Diesel 50 is preferred globally due to the low sulphur contained in the fuel of 50ppm sulphur, compared to the 500ppm of sulphur in diesel 500.

Lower sulphur diesel contributes to reduced emissions of particulate matter into the atmosphere through the exhaust pipe, thereby protecting the environment.

But, with Zimbabwe’s daily consumption of fuel being four million litres per day, the pricey diesel 50 also means higher revenue stream for government in terms of taxes.

The high fuel prices have always worried motorists considering the country is selling the most expensive fuel in the Sadc region while charging the same as Zambia on diesel.

According to fuel price tracking site that looks at global petrol prices in Sadc countries, the price of diesel per litre in South Africa is $1,15, Zambia ($1,26), Botswana ($0,81), Mozambique ($0,96), Malawi ($1,13), Lesotho (0,77), Madagascar ($0,99), and Mauritius ($1,05).

In Namibia the price is $0,95, Tanzania ($0,91), Angola ($0,73), Democratic Republic of Congo ($1,08) and Swaziland ($1,02).
For petrol, the price per litre in South Africa is $1,13, Zambia ($1,47), Botswana ($0,84), Mozambique ($1,04), Namibia ($0,94), Tanzania ($0,98), Angola ($0,86), Lesotho ($0,78), democratic Republic of Congo ($1,09), Malawi ($1,14), Swaziland ($1,03), Mauritius ($1,34), Madagascar ($1,19) and Lesotho (0,78).

The website did not have prices of fuel for Seychelles.

With Sadc already pushing for the phasing out of diesel 500 in preference of diesel 50 from member states, the difference in the price of diesel in Zimbabwe against member countries is set to go up.

The lower prices in these markets are influenced by the fact that some of the countries are close to the ports, while some have their fuel semi-subsidised.

Others like South Africa have refineries and therefore import crude oil at cheaper prices.

However, in Zimbabwe the pricing structure for fuel is made out of a plethora of charges, making fuel more expensive.

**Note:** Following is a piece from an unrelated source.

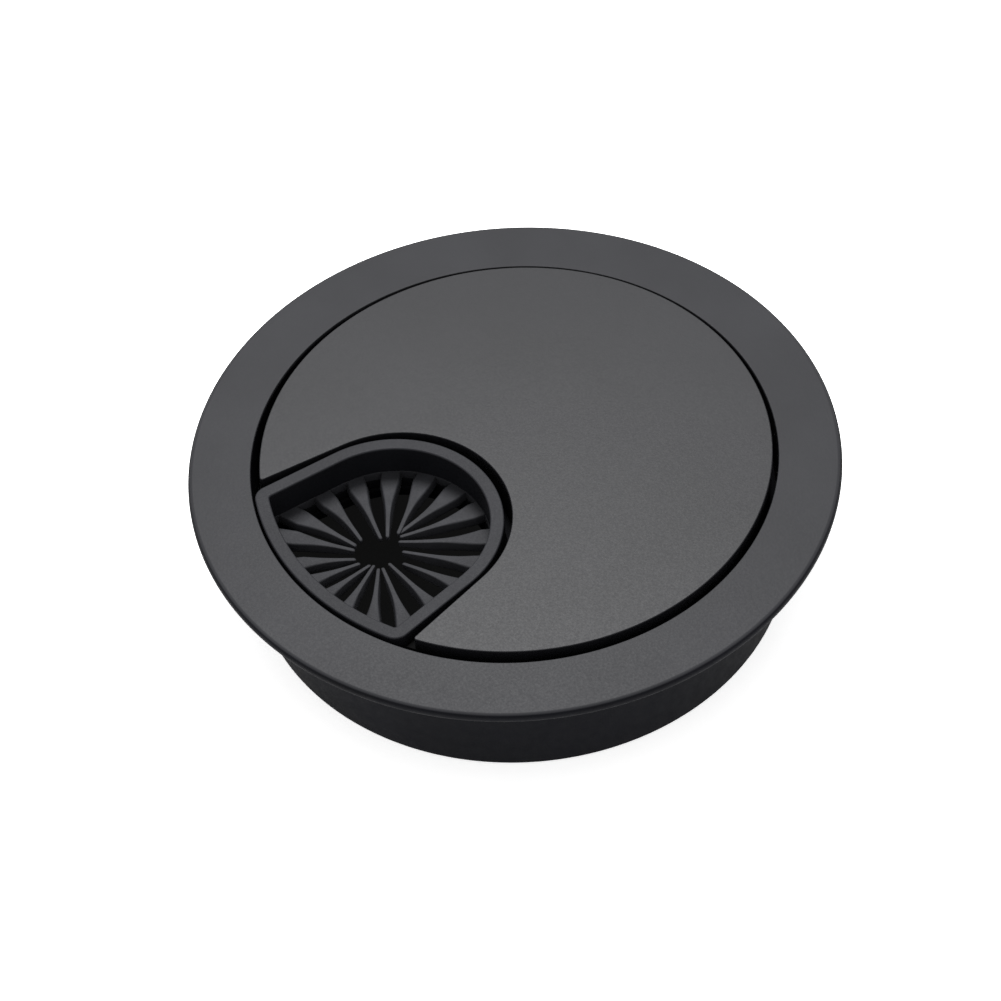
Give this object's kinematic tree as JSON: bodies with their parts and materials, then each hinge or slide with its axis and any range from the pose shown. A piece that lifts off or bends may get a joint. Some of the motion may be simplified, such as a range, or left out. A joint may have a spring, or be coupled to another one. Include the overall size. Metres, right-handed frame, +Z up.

These are free on board (FOB), freight, duty, Zinara road levy, carbon tax, debt redemption, strategic reserve levy and storage charges, which are the highest in the region.

Energy and Power Development permanent secretary Partson Mbiriri told a parliamentary portfolio committee last week that a number of taxes had seen local prices higher than those obtaining in the region.

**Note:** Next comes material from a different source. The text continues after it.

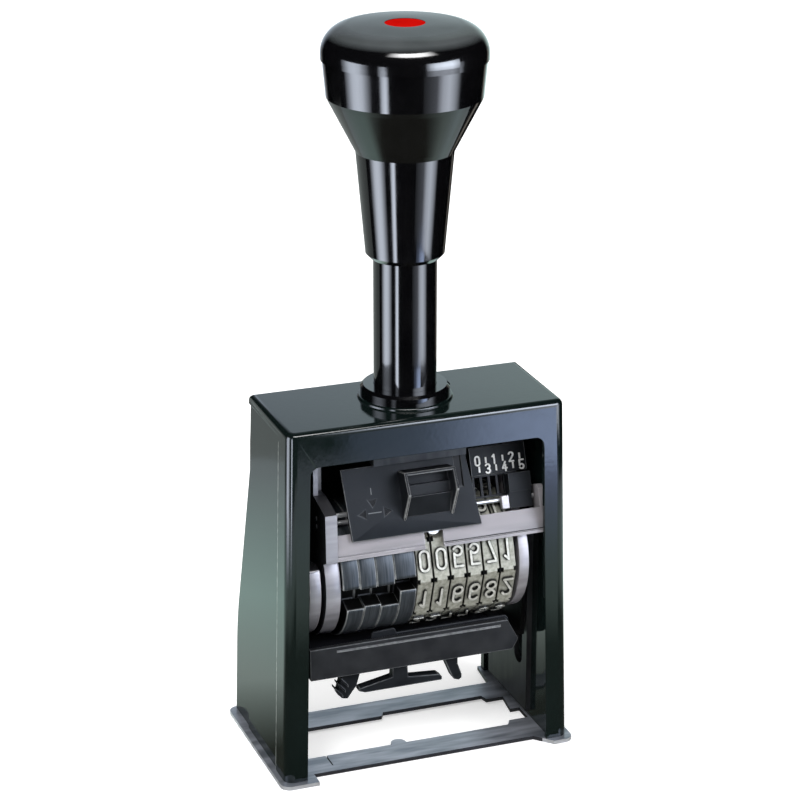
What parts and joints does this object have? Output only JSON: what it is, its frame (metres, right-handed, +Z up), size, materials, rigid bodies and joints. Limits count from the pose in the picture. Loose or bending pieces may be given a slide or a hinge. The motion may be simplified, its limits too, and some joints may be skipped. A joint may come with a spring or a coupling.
{
  "type": "numbering machine",
  "caption": "Hand numbering machine: a sprung knob presses a carriage of figure wheels through a base plate while the ink pad swings clear.",
  "frame": {"origin": "centre of the footprint at the underside of the base plate", "axes": "+Z up along the shaft, +X to the user's right, +Y away from the user"},
  "size_m": [0.078, 0.0479, 0.1849],
  "materials": {
    "lacquered_metal": "gloss black lacquer",
    "plated_steel": "dull plated sheet",
    "dark_steel": "oiled steel",
    "black_enamel": "gloss black enamel",
    "knob_plastic": "polished black",
    "badge_plastic": "glossy red",
    "zinc": "satin die-cast",
    "bright_steel": "ground",
    "matte_plastic": "fine matte black",
    "white_marks": "white filled figures",
    "blackened_metal": "satin black",
    "ink_felt": "inked felt",
    "wheel_metal": "engraved figure wheels"
  },
  "bodies": {
    "housing": {"housing_shell": "lacquered_metal", "base_plate": "plated_steel", "base_screws": "dark_steel", "left_guide_plate": "dark_steel", "right_guide_plate": "dark_steel", "guide_screws": "dark_steel", "guide_bush": "black_enamel", "bush_nut": "dark_steel", "stop_pin": "dark_steel", "spring_seat": "dark_steel", "return_spring": "dark_steel"},
    "carriage": {"shaft_tube": "black_enamel", "shaft_plug": "dark_steel", "handle_sleeve": "knob_plastic", "knob_body": "knob_plastic", "knob_cap": "knob_plastic", "knob_badge": "badge_plastic", "knob_nut": "dark_steel", "bridge_plate": "dark_steel", "shaft_pin": "dark_steel", "left_cheek": "zinc", "right_cheek": "zinc", "bridge_screws": "dark_steel", "wheel_axle": "bright_steel", "axle_spacer": "bright_steel", "front_bar": "zinc", "bar_screw": "bright_steel", "selector_rod": "bright_steel", "release_rod": "bright_steel", "scale_plate": "matte_plastic", "detent_comb": "matte_plastic", "scale_figures": "white_marks", "pawl_shaft": "dark_steel"},
    "pad_holder": {"left_pad_arm": "blackened_metal", "right_pad_arm": "blackened_metal", "follower_pins": "dark_steel", "pad_hub": "zinc", "pad_carrier": "blackened_metal", "pad_tray": "matte_plastic", "ink_pad": "ink_felt", "pad_clip": "matte_plastic", "thumb_tab": "matte_plastic", "latch_lever": "matte_plastic"},
    "number_wheel_1": {"number_wheel_1": "wheel_metal"},
    "number_wheel_2": {"number_wheel_2": "wheel_metal"},
    "number_wheel_3": {"number_wheel_3": "wheel_metal"},
    "number_wheel_4": {"number_wheel_4": "wheel_metal"},
    "number_wheel_5": {"number_wheel_5": "wheel_metal"},
    "number_wheel_6": {"number_wheel_6": "wheel_metal"},
    "repeat_cams": {"repeat_cam_1": "blackened_metal", "repeat_cam_2": "blackened_metal", "repeat_cam_3": "blackened_metal", "repeat_cam_4": "blackened_metal"},
    "release_flap": {"release_plate": "matte_plastic", "release_grip": "matte_plastic"},
    "selector": {"selector_block": "matte_plastic", "selector_tab": "zinc"},
    "pawls": {"pawl_carrier": "blackened_metal"}
  },
  "joints": [
    {"name": "press", "type": "slide", "parent": "housing", "child": "carriage", "axis": [0, 0, -1], "range_m": [0, 0.032], "stiffness_N_per_m": 450, "springref_m": -0.02, "deforming": ["return_spring"]},
    {"name": "pad_swing", "type": "hinge", "parent": "carriage", "child": "pad_holder", "pos_m": [0, -0.003, 0.0492], "axis": [1, 0, 0], "range_deg": [0, 90]},
    {"name": "pawl_swing", "type": "hinge", "parent": "carriage", "child": "pawls", "pos_m": [0, 0.0055, 0.0705], "axis": [1, 0, 0], "range_deg": [0, 10]},
    {"name": "release_tilt", "type": "hinge", "parent": "carriage", "child": "release_flap", "pos_m": [0, -0.01208, 0.06677], "axis": [-1, 0, 0], "range_deg": [0, 12], "stiffness_Nm_per_rad": 0.02, "springref_deg": -34.38},
    {"name": "selector_slide", "type": "slide", "parent": "carriage", "child": "selector", "axis": [-1, 0, 0], "range_m": [0, 0.008]},
    {"name": "repeat_turn", "type": "hinge", "parent": "carriage", "child": "repeat_cams", "pos_m": [0, -0.003, 0.0492], "axis": [1, 0, 0], "continuous": true},
    {"name": "wheel_1_turn", "type": "hinge", "parent": "carriage", "child": "number_wheel_1", "pos_m": [0, -0.003, 0.0492], "axis": [1, 0, 0], "continuous": true},
    {"name": "wheel_2_turn", "type": "hinge", "parent": "carriage", "child": "number_wheel_2", "pos_m": [0, -0.003, 0.0492], "axis": [1, 0, 0], "continuous": true},
    {"name": "wheel_3_turn", "type": "hinge", "parent": "carriage", "child": "number_wheel_3", "pos_m": [0, -0.003, 0.0492], "axis": [1, 0, 0], "continuous": true},
    {"name": "wheel_4_turn", "type": "hinge", "parent": "carriage", "child": "number_wheel_4", "pos_m": [0, -0.003, 0.0492], "axis": [1, 0, 0], "continuous": true},
    {"name": "wheel_5_turn", "type": "hinge", "parent": "carriage", "child": "number_wheel_5", "pos_m": [0, -0.003, 0.0492], "axis": [1, 0, 0], "continuous": true},
    {"name": "wheel_6_turn", "type": "hinge", "parent": "carriage", "child": "number_wheel_6", "pos_m": [0, -0.003, 0.0492], "axis": [1, 0, 0], "continuous": true}
  ],
  "couplings": [
    {"joint": "pad_swing", "follows": "press", "rad_per_m": 49.087},
    {"joint": "pawl_swing", "follows": "press", "rad_per_m": 5.4542}
  ]
}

“Our tax regime vis-a-vis fuel is not as kind as it is elsewhere in the region, and when the FOB goes down, that does not change the tariffs we charge on fuel and for that reason, we end up not being competitive,” he said.

So even if diesel 50 starts to be transported via pipeline, as stated by Mazambani, the price per litre of diesel will still be relatively high.

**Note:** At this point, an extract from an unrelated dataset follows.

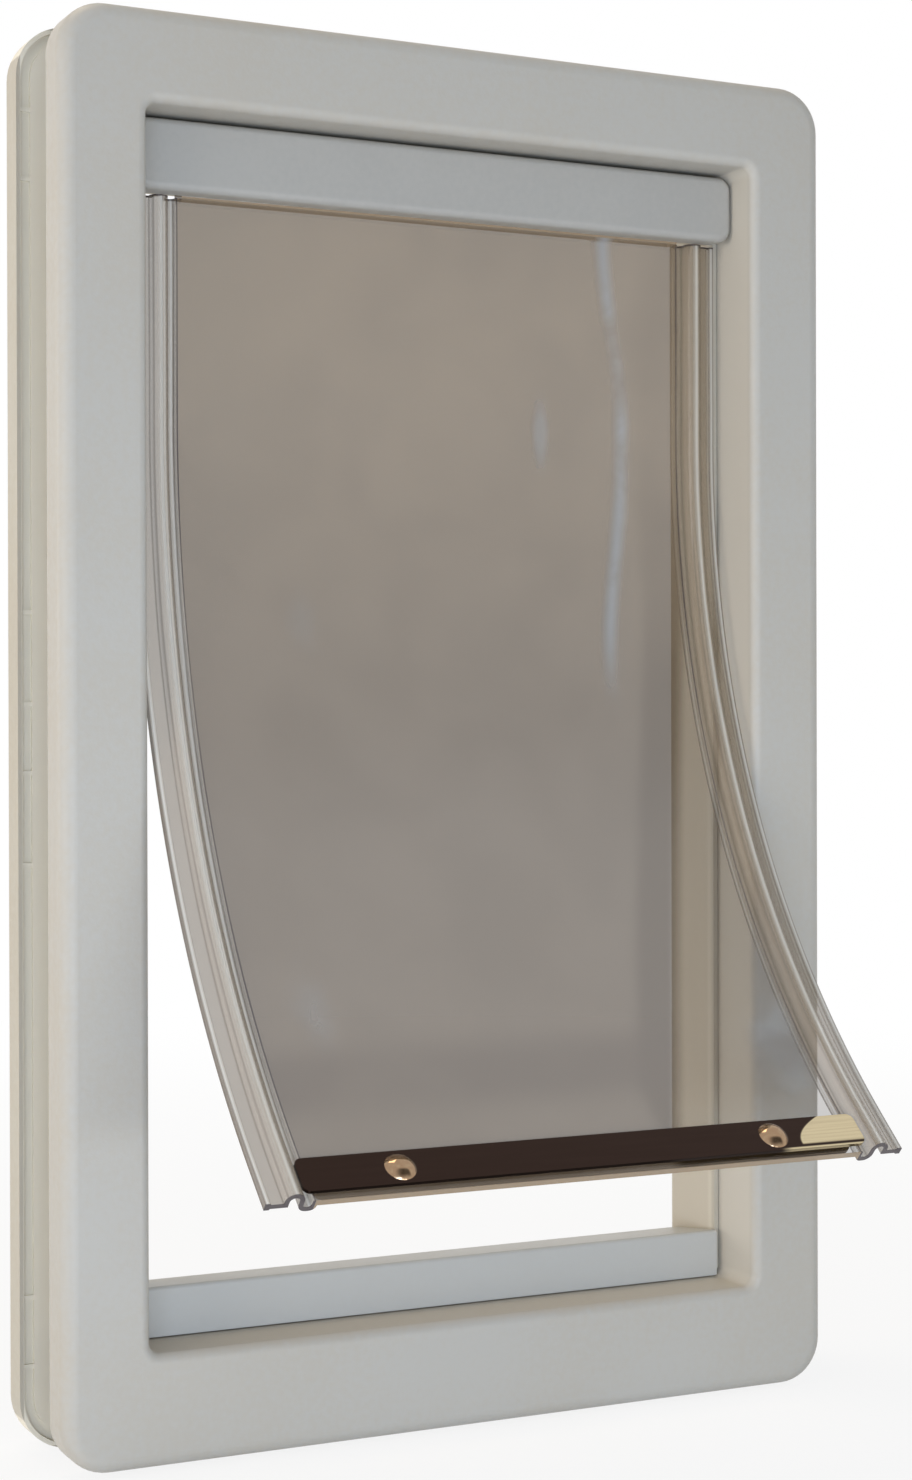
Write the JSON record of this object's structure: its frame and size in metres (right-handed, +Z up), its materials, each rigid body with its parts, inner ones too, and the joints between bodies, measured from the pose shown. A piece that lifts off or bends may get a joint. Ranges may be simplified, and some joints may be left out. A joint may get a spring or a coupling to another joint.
{
  "type": "cat flap",
  "caption": "Cat flap: two telescoping moulded frames clamp through a door and carry a clear vinyl flap with a weighted metal edge.",
  "frame": {"origin": "middle of the rear frame, on the plane where it meets the back of the door", "axes": "+Z up, +Y through the door away from the front room, +X to the right seen from the front"},
  "size_m": [0.2284, 0.1204, 0.3724],
  "materials": {
    "front_frame_plastic": "cream moulded plastic, fine pebble grain",
    "rear_frame_plastic": "cream moulded plastic",
    "bar_plastic": "satin",
    "sill_plastic": "satin",
    "magnet": "dark strip magnet",
    "clear_vinyl": "clear flexible vinyl, slightly smoky",
    "bronze_strip": "dark, polished",
    "brass_rivet": "polished",
    "screw_steel": "plated"
  },
  "bodies": {
    "rear_group": {"rear_frame": "rear_frame_plastic", "header_bar": "bar_plastic", "sill_bar": "sill_plastic", "sill_magnet": "magnet", "clamp_screw_1": "screw_steel", "clamp_screw_2": "screw_steel", "clamp_screw_3": "screw_steel", "frame_screw_1": "screw_steel", "frame_screw_2": "screw_steel", "frame_screw_3": "screw_steel", "frame_screw_4": "screw_steel", "frame_screw_5": "screw_steel", "frame_screw_6": "screw_steel"},
    "front_group": {"front_frame": "front_frame_plastic"},
    "flap_group": {"flap": "clear_vinyl", "weight_strip_front": "bronze_strip", "weight_strip_rear": "bronze_strip", "rivet_left": "brass_rivet", "rivet_right": "brass_rivet"}
  },
  "joints": [
    {"name": "flap_swing", "type": "hinge", "parent": "rear_group", "child": "flap_group", "pos_m": [0, -0.0145, 0.14246], "axis": [-1, 0, 0], "range_deg": [-75, 45]},
    {"name": "frame_telescope", "type": "slide", "parent": "rear_group", "child": "front_group", "axis": [0, -1, 0], "range_m": [-0.004, 0.018]}
  ]
}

Prices are also high because fuel operators are trying to maintain a profit margin of between six to eight cents, with six being the recommended amount. Besides the mark-up, players also want to account for delays in remitting cash to suppliers due to the central bank preserving cash by having more of it.

Fuel currently chews the chunk of forex in the import bill.

Sources told Standardbusiness that the Motor Industry Association of Zimbabwe (Miaz) met with representatives from the Ministry of Energy on Tuesday to discuss these prices.

The sources said that there were consultative meetings underway with the Energy and Power Development minister Simon Khaya Moyo.
The people involved with the discussions are the ministries of Finance and Reserve Bank of Zimbabwe apart from the ministry of Energy and Power Development.

Miaz president Simplisio Shamba declined to comment on the matter.